Oleh karena itu, sudah saatnya kita harus kembali ke desa. Kembali ke desa tak hanya dalam pengertian fisik, melainkan juga mengubah paradigma berpikir tentang desa. Kembali ke desa dengan tujuan untuk membangun desa, bukan sekadar membangun di desa.

Membangun desa mencakup banyak hal, tidak hanya dalam bentuk bangunan fisik saja tetapi juga non-fisik. Pembangunan fasilitas pedesaan seperti fasilitas lembaga perkreditan dan lembaga keuangan lainnya, fasilitas pendidikan dan rekreasi maupun sistem transportasi yang sesuai dengan kebutuhan masyarakat desa perlu dikembangkan. Fasilitas-fasilitas seperti ini sangat penting untuk meredam arus urbanisasi.

Kemudian, karena salah satu identitas desa kita  pada umumnya adalah pertanian, maka sektor pertanian harus mendapat perhatian utama dalam pembangunan. Pemberdayaan petani dan pertanian desa perlu dilakukan termasuk membuat kebijakan pembangunan infrastruktur dasar sebagai pendukungnya. Infrastruktur dasar ini meliputi pembangunan jalan-jalan desa, saluran irigasi, jembatan, listrik, kebijakan tata ruang, baik tata ruang untuk pertanian maupun industri pertanian, serta adanya insentif bagi industri pertanian dan perdagangan di kawasan pedesaan.
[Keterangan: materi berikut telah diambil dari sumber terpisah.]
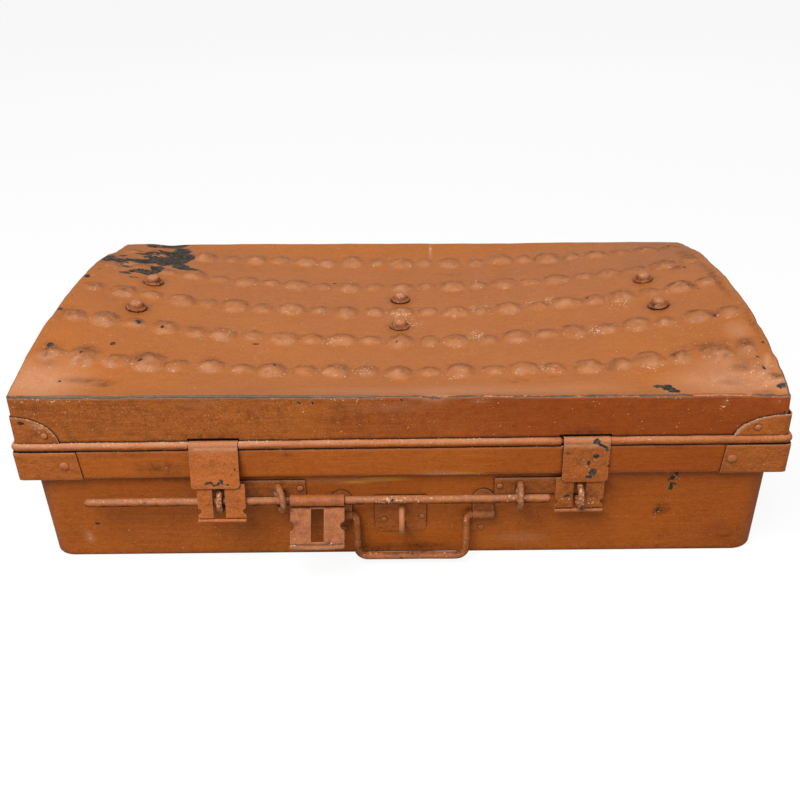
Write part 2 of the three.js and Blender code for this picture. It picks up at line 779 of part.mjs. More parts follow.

Disamping membangun pertanian, juga harus diiringi dengan upaya pengembangan industri kecil untuk lebih mengembangkan ekonomi rakyat kecil, misalnya melalui pengolahan hasil pertanian. Hal ini bertujuan untuk meningkatkan nilai tambah suatu produk. Industri kecil, khususnya agroindustri yang banyak menyerap tenaga kerja harus diberdayakan dan dikembangkan melalui aplikasi teknologi tepat guna, dukungan modal, sarana dan prasarana, pelatihan industri kecil, akses informasi pasar, promosi dan perbaikan manajemen pemasaran.

Namun yang terpenting, semua upaya tersebut harus bermuara pada penciptaan iklim fisik dan ekonomi yang menghargai dan mengakomodir inisiatif dan kearifan lokal serta peningkatan sumber daya manusia. Tanpa ke arah ini, mustahil pembangunan akan menempatkan masyarakat desa sebagai subyek pembangunan. Alih-alih menempatkan masyarakat sebagai subyek pembangunan, justru pembangunan cenderung menyisihkan masyarakat. Intinya, seperti kata Mubyarto (2000) bahwa membangun desa harus mampu memberdayakan masyarakat karena keberdayaan masyarakat akan meningkatkan kemandirian yaitu rasa percaya diri yang besar tanpa perlu menggantungkan diri pada pihak-pihak luar, baik pasokan sarana produksi maupun pemasaran hasil-hasil produksinya.

Alhasil, bila desa dengan segala potensinya dapat dikembangkan, selain sebagai sumber baru pertumbuhan ekonomi, juga untuk meredam gelombang urbanisasi. Ini terutama untuk generasi muda pedesaan, yang mempunyai kecenderungan lebih besar untuk meninggalkan desanya, akan berpikir kembali jika akan bermigrasi ke kota. Mereka akan lebih memilih menghidupkan desanya dengan segala potensi yang dimilikinya. Semoga!